The 2008 financial crisis made things worse. By 2010, the CPS had $7.4 billion in unfunded pension liabilities, with its statutory contribution per pupil more than tripling since 2001. Yet the CPS and the Illinois legislature did not respond by adopting a more responsible pension-funding strategy. Instead, during 2011–13, the CPS reduced its contributions well below the actuarially determined rates. According to the CTPF’s 2015 report, the CPS owes the fund at least $9.3 billion, with an actuarially determined 2015 contribution of $1,836 per pupil, or more than three times larger, per pupil, than that required in 2001.

Since 2001, the CPS has paid, on average, only 38 percent of its actuarially determined pension contribution. As a result, the CPS’s pension debt has grown considerably. In 2015, the CPS had total per-pupil debt of $38,657: $15,000 in general obligation debt and $23,000 in pension debt.

CPS Pension Debt, 2001-15

Source: Author’s calculations using data from the Chicago Teachers’ Pension Fund’s Comprehensive Annual Financial Reports

Adding to the CPS’s financial woes is its growing gap between revenue and outlays.

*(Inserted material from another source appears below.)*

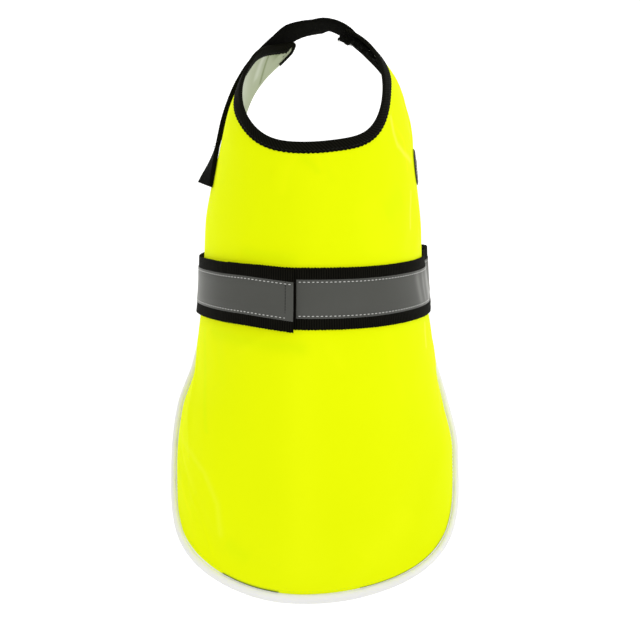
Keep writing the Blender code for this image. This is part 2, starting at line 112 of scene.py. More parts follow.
def along(table, column, where):
    x, y = table[:, 0], table[:, column]
    where = np.clip(np.asarray(where, float), x[0], x[-1])
    step = np.diff(x)
    rise = np.diff(y) / step
    slope = np.zeros_like(y)
    for i in range(1, len(x) - 1):
        if rise[i - 1] * rise[i] > 0.0:
            before, after = 2.0 * step[i] + step[i - 1], step[i] + 2.0 * step[i - 1]
            slope[i] = (before + after) / (before / rise[i - 1] + after / rise[i])
    slope[0], slope[-1] = rise[0], rise[-1]
    i = np.clip(np.searchsorted(x, where) - 1, 0, len(step) - 1)
    t = (where - x[i]) / step[i]
    return ((1.0 + 2.0 * t) * (1.0 - t) ** 2 * y[i] + t * (1.0 - t) ** 2 * step[i] * slope[i]
            + t * t * (3.0 - 2.0 * t) * y[i + 1] + t * t * (t - 1.0) * step[i] * slope[i + 1])


def unit(v):
    return v / np.maximum(np.linalg.norm(v, axis=-1, keepdims=True), 1e-9)


def body(station, angle):
    turn = np.radians(angle)
    lean = np.radians(along(bodyRows, 2, station))
    left = np.asarray(angle) < 0.0
    half = np.where(left, along(bodyRows, 3, station), along(bodyRows, 4, station))
    egg = np.where(left, along(bodyRows, 6, station), along(bodyRows, 7, station))
    swell = 1.0 + egg * np.cos(turn) + along(bodyRows, 8, station) * np.sin(2.0 * turn) ** 2
    down = 0.5 * along(bodyRows, 5, station) * (1.0 - np.cos(turn))
    height = along(bodyRows, 1, station) - down * np.cos(lean) + coat["solidThick"]
    return np.stack([half * np.sin(turn) * swell, station + down * np.sin(lean), height], axis=-1)


def outward(station, angle):
    ahead = body(station + 0.5, angle) - body(station - 0.5, angle)
    aside = body(station, angle + 0.5) - body(station, angle - 0.5)
    return unit(np.cross(aside, ahead))


def foldHeight(station, angle, folds):
    side = np.radians(angle) * along(bodyRows, 3, station)
    total = np.zeros_like(side)
    for s0, a0, s1, a1, width, height in folds:
        start = np.array([s0, math.radians(a0) * foldRadius])
        run = np.array([s1, math.radians(a1) * foldRadius]) - start
        t = ((station - start[0]) * run[0] + (side - start[1]) * run[1]) / run.dot(run)
        fade = np.clip(1.0 - np.abs(2.0 * t - 1.0) ** 3, 0.0, 1.0)
        near = np.clip(t, 0.0, 1.0)
        away = (station - start[0] - near * run[0]) ** 2 + (side - start[1] - near * run[1]) ** 2
        total = total + height * fade * np.exp(-away / width ** 2)
    return total


# small creases that only the cloth's own piece has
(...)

During 2001–15, inflation-adjusted spending per pupil increased by 37 percent and inflation-adjusted pension contributions skyrocketed by 618 percent; but inflation-adjusted revenue rose by only 22 percent. “CPS is facing a budgetary crisis,” notes CPS CEO Forest Claypool, “due to declining state funding and exploding pension costs.”

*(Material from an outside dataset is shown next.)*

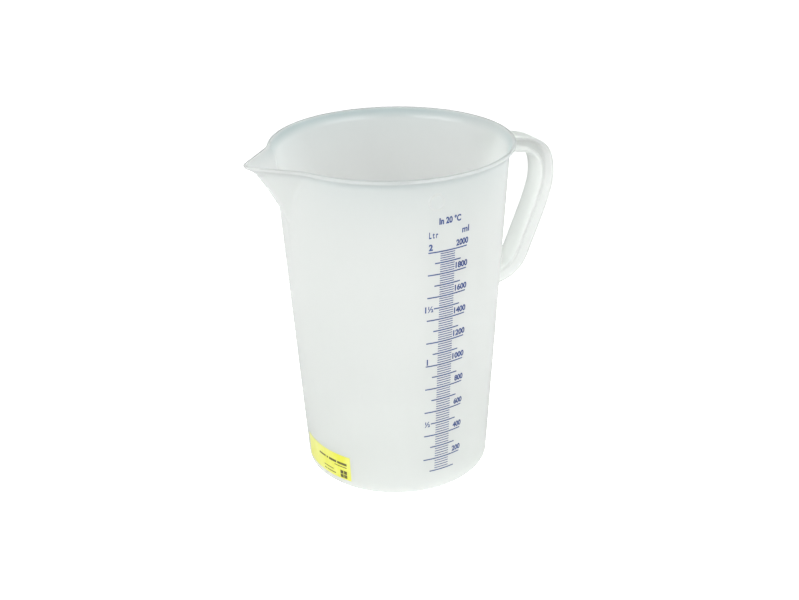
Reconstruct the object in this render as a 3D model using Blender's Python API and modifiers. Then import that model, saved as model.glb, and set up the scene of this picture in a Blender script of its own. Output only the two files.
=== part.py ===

Such data suggest that the CPS’s pension spending is crowding out spending on teachers’ salaries. For current teachers, this is undesirable for at least two reasons. The first is that teachers—as well as other workers—typically value take-home pay more highly than deferred retirement compensation. In a 2014 paper, Maria Fitzpatrick of Cornell University found that Illinois teachers value deferred retirement compensation at only one-fifth of its present value. Dedicating more of the CPS’s budget to pensions while decreasing the share devoted to salaries is therefore unlikely to be the best strategy for recruiting and retaining high-quality educators.

The second reason is that current teachers are not even benefiting from the big increase in resources devoted to pensions: the majority of the CPS’s current pension contributions are being used to pay for pension benefits that were earned in the past. (The CPS’s contribution to legacy pension costs [26 percent of payroll] is more than double the U.S. average [10.7 percent].)

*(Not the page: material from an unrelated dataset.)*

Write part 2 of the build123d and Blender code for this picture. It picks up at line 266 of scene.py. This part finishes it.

In 2011, in another sign of crowd-out, the Illinois legislature implemented a less generous retirement-benefits package, “Tier II,” for new CPS teachers. Tier II pensions include a longer vesting period (ten years), later retirement eligibility, and much smaller cost-of-living adjustments in retirement. Tier II pensions represent a substantial pay cut for new teachers, too: equal to a reduction of approximately 12 percent of annual pay—or a nearly 10 percent decrease in total compensation. The CPS is also considering ending its practice of paying the employee contribution to the pension fund, currently equal to 7 percent of payroll.

The 2016 CPS budget eliminated roughly 1,400 positions, including those of some teachers. CPS CEO Forest Claypool has warned of further layoffs before the end of the 2015–16 school year. Swelling pension costs mean that the CPS’s budgetary pressures will not ease anytime soon, either—a fact aggravated by the CPS’s repeated failure to meet its actuarially recommended pension contributions and the CTPF’s (probably) unrealistic investment-return assumption.

For more than a decade, the CPS has struggled with a widening structural budget deficit. The CPS papered over its annual shortfalls by borrowing vast sums from bond markets. As a result, CPS bonds are now rated as “junk.” By failing to make the necessary contributions, the CPS has also, in effect, borrowed from the teachers’ pension fund—and so today, for every dollar of pension contributions, 80 cents goes to pay for benefits that have already been earned and only 20 cents goes to pay for retirement benefits that teachers are earning in today’s classrooms.

There are three ways to right the CPS’s sinking financial ship: secure additional revenue, reduce teachers’ retirement benefits, or cut services for current students. Start with revenue. The Illinois legislature is currently debating a bill that would change the state’s school-funding formula and provide additional state aid for operations and pension costs. Given that the legislature is mired in a long-running budget standoff, the bill’s passage seems unlikely. Raising additional local revenue faces another constraint: Chicago’s property-tax increases are capped at the rate of inflation. As for cuts to retiree benefits, the Illinois Supreme Court has prohibited pension reductions for all but future hires, thereby disallowing even the modifications to teachers’ benefits already agreed to by union leadership. For these reasons, major service cuts to Chicago’s public schools—however undesirable—appear most plausible.

Illinois governor Bruce Rauner has proposed a fourth option: allow the CPS to declare bankruptcy, a move that would require the state legislature’s approval. The alternative to bankruptcy—ad hoc, draconian service cuts and a de facto insolvency similar to that experienced by Detroit’s public schools—would be far worse for CPS students, says Rauner. Regardless of the ultimate solution, Chicago’s current students and teachers will likely suffer disproportionately as Illinois policymakers seek to fix the Windy City’s troubled finances.